Our position was that the claimant had failed to progress this matter and further the overriding objective in breach of CPR 1.3.  No attempt had been made to vary or appeal the court’s order, which was made 5 months earlier and the claimant had failed to commence detailed assessment in breach of CPR 47.7.  The application would enable the court to progress and actively manage the case pursuant to CPR 1.4(1) and (2).  We therefore invited the court to use its general powers of management under CPR 3.2(2)(m) to compel the claimant to comply with the original order.

In relation to the jurisdiction of the court, we argued that the court has the power to order disclosure of specific documents under CPR 31.12(1).  If the claimant had complied with the court order the defendant would have a right to inspection under CPR 31.3.  It would then be for the claimant to establish why inspection should not take place, for example by making claims of privilege, which the court could then consider.
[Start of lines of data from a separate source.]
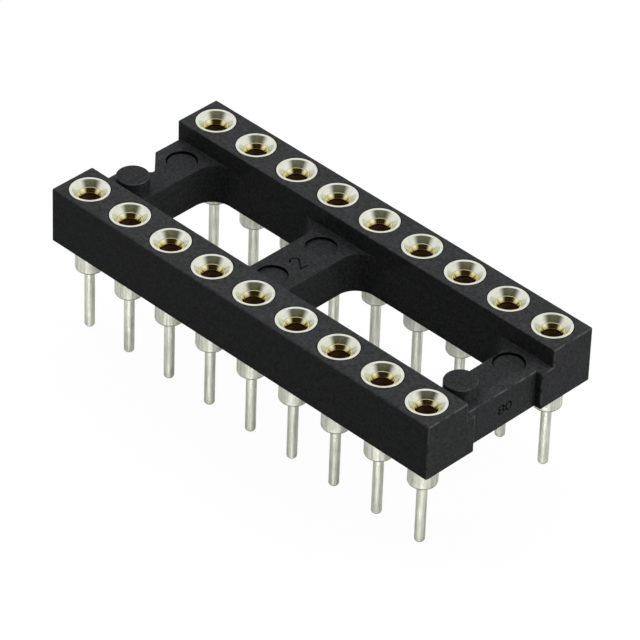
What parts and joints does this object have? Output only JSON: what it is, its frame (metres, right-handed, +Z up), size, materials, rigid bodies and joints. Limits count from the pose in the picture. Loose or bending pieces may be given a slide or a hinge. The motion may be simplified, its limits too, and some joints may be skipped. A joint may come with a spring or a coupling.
{
  "type": "ic socket",
  "caption": "Open-frame dual in-line socket with turned, tin-plated contacts, gold-plated spring clips and solder tails in a black moulded housing.",
  "frame": {"origin": "centre of the contact grid on the seating plane, where the contact shoulders rest on the board", "axes": "+X along the contact rows, away from the notched end; +Y across them, from the row with contact 1 to the other row; +Z up, from the board to the cups"},
  "size_m": [0.0227, 0.01, 0.0074],
  "materials": {
    "housing_plastic": "black glass-filled moulding, satin",
    "tin_plate": "turned brass, satin tin plate",
    "gold_plate": "bright gold plate on spring copper alloy"
  },
  "bodies": {
    "root": {"housing": "housing_plastic", "sleeve_01": "tin_plate", "sleeve_02": "tin_plate", "sleeve_03": "tin_plate", "sleeve_04": "tin_plate", "sleeve_05": "tin_plate", "sleeve_06": "tin_plate", "sleeve_07": "tin_plate", "sleeve_08": "tin_plate", "sleeve_09": "tin_plate", "sleeve_10": "tin_plate", "sleeve_11": "tin_plate", "sleeve_12": "tin_plate", "sleeve_13": "tin_plate", "sleeve_14": "tin_plate", "sleeve_15": "tin_plate", "sleeve_16": "tin_plate", "sleeve_17": "tin_plate", "sleeve_18": "tin_plate", "clip_01": "gold_plate", "clip_02": "gold_plate", "clip_03": "gold_plate", "clip_04": "gold_plate", "clip_05": "gold_plate", "clip_06": "gold_plate", "clip_07": "gold_plate", "clip_08": "gold_plate", "clip_09": "gold_plate", "clip_10": "gold_plate", "clip_11": "gold_plate", "clip_12": "gold_plate", "clip_13": "gold_plate", "clip_14": "gold_plate", "clip_15": "gold_plate", "clip_16": "gold_plate", "clip_17": "gold_plate", "clip_18": "gold_plate"}
  },
  "joints": []
}
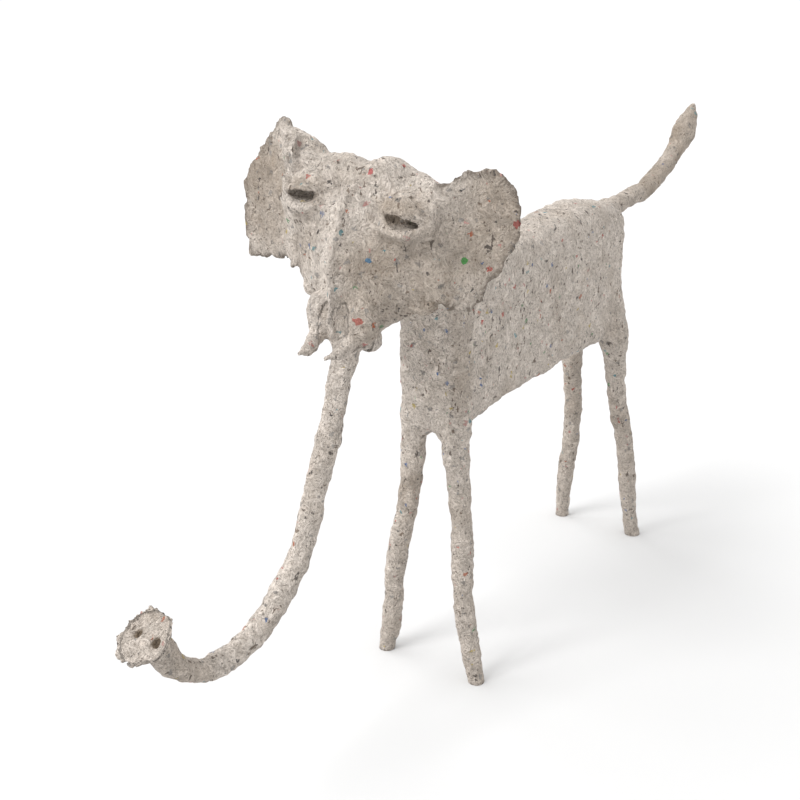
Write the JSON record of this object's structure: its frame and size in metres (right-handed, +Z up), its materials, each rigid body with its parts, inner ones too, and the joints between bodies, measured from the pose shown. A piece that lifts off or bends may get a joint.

We submitted that it was not necessary for the court to consider the Pamplin procedure or s40.14 of the Costs Practice Direction.  In making the order, the court was not exercising its power under that section but was instead applying CPR 31.  The court had the jurisdiction to hear applications after an order for detailed assessment had been made. If the claimant’s argument was correct, then defendants would be unable to make applications under, for example, CPR 47.8.  We did not accept the claimant’s argument that orders of the court need to include provisions for liberty to apply before they can be enforced.  If the claimant’s argument was correct then the vast majority of judgments would be unenforceable.

DJ Henthorn found in our favour.  He ordered compliance with the order and full disclosure in relation to the ATE premium and any checks made into the existence of BTE cover by no later than 6th January 2012.  He awarded us our costs in the sum of £885.70.

Since DJ Henthorn’s order, the claimant’s solicitors have discontinued the claim and agreed to pay us part 8 costs, which are estimated at £800.00.